TASK GOAL: Are you able to quote each entry exactly as written?

EXERCISE MATERIAL:
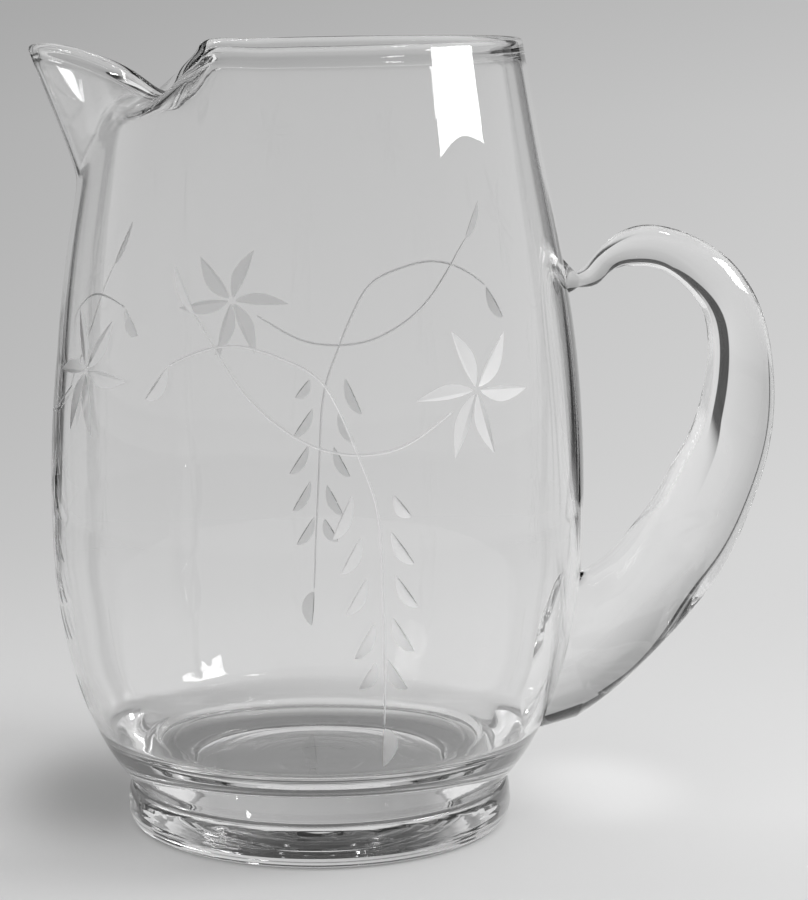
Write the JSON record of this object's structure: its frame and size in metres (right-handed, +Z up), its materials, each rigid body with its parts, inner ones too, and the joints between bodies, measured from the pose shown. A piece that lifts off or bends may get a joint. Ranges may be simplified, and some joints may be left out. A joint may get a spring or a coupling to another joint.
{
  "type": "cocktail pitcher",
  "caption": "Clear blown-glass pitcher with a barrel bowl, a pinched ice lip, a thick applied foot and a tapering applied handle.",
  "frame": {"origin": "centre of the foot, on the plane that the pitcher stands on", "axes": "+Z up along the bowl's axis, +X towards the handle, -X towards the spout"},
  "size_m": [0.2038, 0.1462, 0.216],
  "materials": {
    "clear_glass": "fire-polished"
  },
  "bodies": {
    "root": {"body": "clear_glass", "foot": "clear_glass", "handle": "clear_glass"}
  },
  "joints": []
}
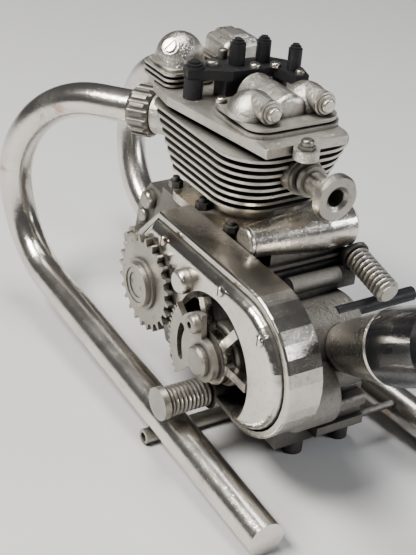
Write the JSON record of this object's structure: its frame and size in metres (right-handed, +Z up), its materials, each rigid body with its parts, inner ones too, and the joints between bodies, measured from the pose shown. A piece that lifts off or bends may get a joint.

ANSWER TO THIS PROBLEM:
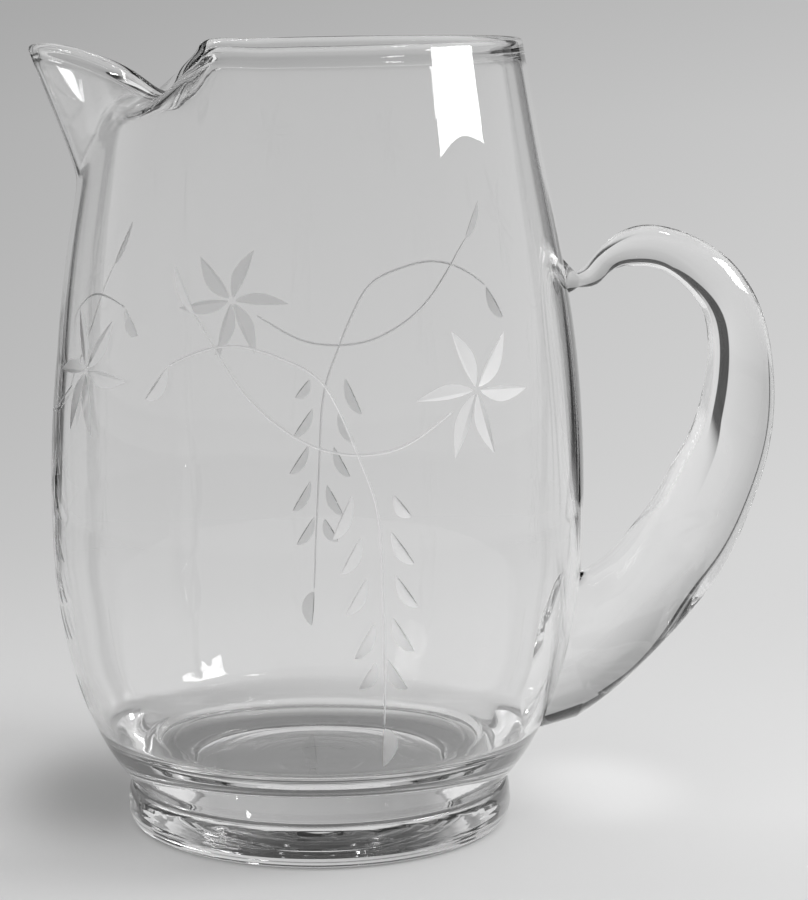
Write the JSON record of this object's structure: its frame and size in metres (right-handed, +Z up), its materials, each rigid body with its parts, inner ones too, and the joints between bodies, measured from the pose shown. A piece that lifts off or bends may get a joint. Ranges may be simplified, and some joints may be left out. A joint may get a spring or a coupling to another joint.
{
  "type": "cocktail pitcher",
  "caption": "Clear blown-glass pitcher with a barrel bowl, a pinched ice lip, a thick applied foot and a tapering applied handle.",
  "frame": {"origin": "centre of the foot, on the plane that the pitcher stands on", "axes": "+Z up along the bowl's axis, +X towards the handle, -X towards the spout"},
  "size_m": [0.2038, 0.1462, 0.216],
  "materials": {
    "clear_glass": "fire-polished"
  },
  "bodies": {
    "root": {"body": "clear_glass", "foot": "clear_glass", "handle": "clear_glass"}
  },
  "joints": []
}
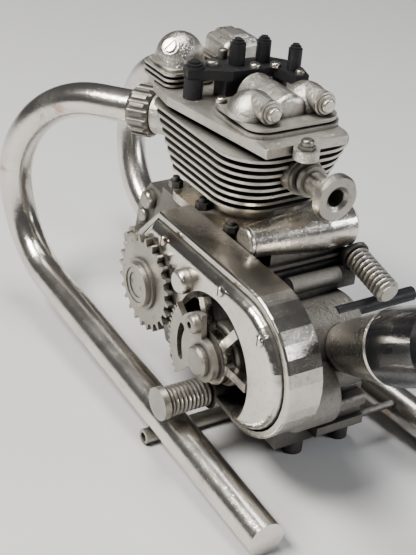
Write the JSON record of this object's structure: its frame and size in metres (right-handed, +Z up), its materials, each rigid body with its parts, inner ones too, and the joints between bodies, measured from the pose shown. A piece that lifts off or bends may get a joint.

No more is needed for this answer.